Coach Steuerwald, who turns 76 this month, points out that almost half of his team’s practices each season are conducted during the three weeks prior to the first game. Like many coaches, he has two-a-day practices Monday through Friday before fall classes begin, and also holds a single practice on Saturday morning. That’s 11 practice sessions each of the first two weeks and four more the week of the season opener.
That’s why so much work goes into planning every session, every drill, basically every minute of three weeks worth of practices. “Prior Planning Prevents Pitiful Poor Performance” is Steuerwald’s motto and it is evident when you look at the daily practice organizational charts, which he is generously sharing with AFM readers. (Note: Detailed charts for all 22 practice sessions can be downloaded and printed by clicking here)
He believes that time is one of the most important things in our lives and “one of the few things we all have equally as coaches.” It’s something that can never be recaptured. “Coaching football is a critical race against time,” he said, “and it’s essential to constantly prioritize and build a sense of urgency into every plan and practice session.”
“Early season is the most threatening time for heat-related concerns,” he said. Water breaks are frequent and players are instructed to remove their helmets and pull up their shirts/jerseys during instructional talks with the coaches. Steuerwald encourages players to bring their own gallon jugs of water and/or Gatorade that are labeled with their names so that they’ll always be able to hydrate quickly during breaks.
“I really dislike the concept of cutting,” he said. Steuerwald never posts a list of those players who did not make the team. Instead, he meets with each one individually. “I ask each one if they think they’ve been given a fair chance to make the team. And 99 percent say, ‘Yes.’ But if one says, ‘No,’ I’ll give them a chance after the Saturday scrimmage and tell them they can come back Monday and Tuesday, but they’re going to go up against the best to prove they deserve a spot on the team.”
Steuerwald generally has a varsity roster of between 38-42 players, and no more than 45. His typical roster will include 15 players who are two-way players but their main priority will be on either offense or defense. There’s another 15 players who he calls his prep squad for the opponent on a particular week, but they have a chance to move up on the depth chart if they prove themselves on the prep squad. “I’d rather face the issues (regarding playing time) in August instead of later,” he said.
To help his coaching staff focus on key principals of effective planning, Steuerwald developed a list of 12 guidelines that define his practice organization philosophy. At the end of the chart listing the guidelines, Steuerwald delivers a message to his assistants. “BELIEVE IN OUR PLAN – NOTHING GOOD HAPPENS BY ACCIDENT.” It’s an appropriate way to sum up the 54-year coaching veteran’s core belief in planning and attention to every detail as the keys to successful practices and success on the playing field.
“Explain why you want every drill done the way you’re teaching it. You have to move quickly from teaching to training and reps are important. There’s no idle time. Time is precious. Listen carefully and understand each part of the drill. It’s very important to teach correctly, and then get into training drills,” he said. “Repetition is important. You can never have too many reps.”
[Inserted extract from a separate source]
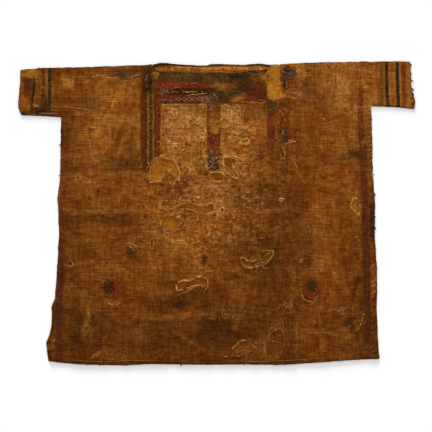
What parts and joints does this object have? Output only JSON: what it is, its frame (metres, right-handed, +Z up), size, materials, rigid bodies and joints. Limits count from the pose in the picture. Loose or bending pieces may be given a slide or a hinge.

That doesn’t mean that Steuerwald and his staff won’t adapt their drill progressions to reflect the skills of his players. “Fundamentals and skills that we emphasize during the early part of the season are dependent on the returning players’ level of skill matched up with our junior varsity players moving up,” Steuerwald said. “Our drills are consistent regardless, but tempo of installation and repetition is subject to daily evaluation and discussion.”
“We spend a lot of time evaluating players and our opponents,” he says. “If we’re having a problem with team pursuit, for instance, then we have to practice extra on that aspect or perhaps address a personnel change. Again, you have to adapt and adjust as the situation demands. I don’t think in all the years I’ve coached that I’ve used exactly the same practice plan, although the first two weeks (in August) are probably the most consistent.”
He values the opinions of his assistant coaches and encourages them to speak up if they believe something needs to be changed or tweaked that would benefit the team. “I enjoy a little bit of dissent and argument,” he said. “I think it’s good for my coaches to think things through.”
“I’ll adapt the practice plan based on evaluation of each practice. If we have a problem with backs blocking ends, then I’ll tell my assistants that we need to work harder on that.” Again, feedback from assistants is critical. “The tempo of new phases is dependent on how coaches evaluate achievement level,” Steuerwald said.
“An athlete needs to think and do. It’s the power of positive imagery. Ask a player to think his way through each play,” Steuerwald said. “For instance, tell your quarterback to visualize each pattern of his wide receivers and think what the defensive reactions could be. It’s all about visualizing success. Emphasize positive mental imagery and confidence in preparation.”
Also, teach mental toughness and how to be a role model and leader. “It’s different for each position, but the concept remains the same.”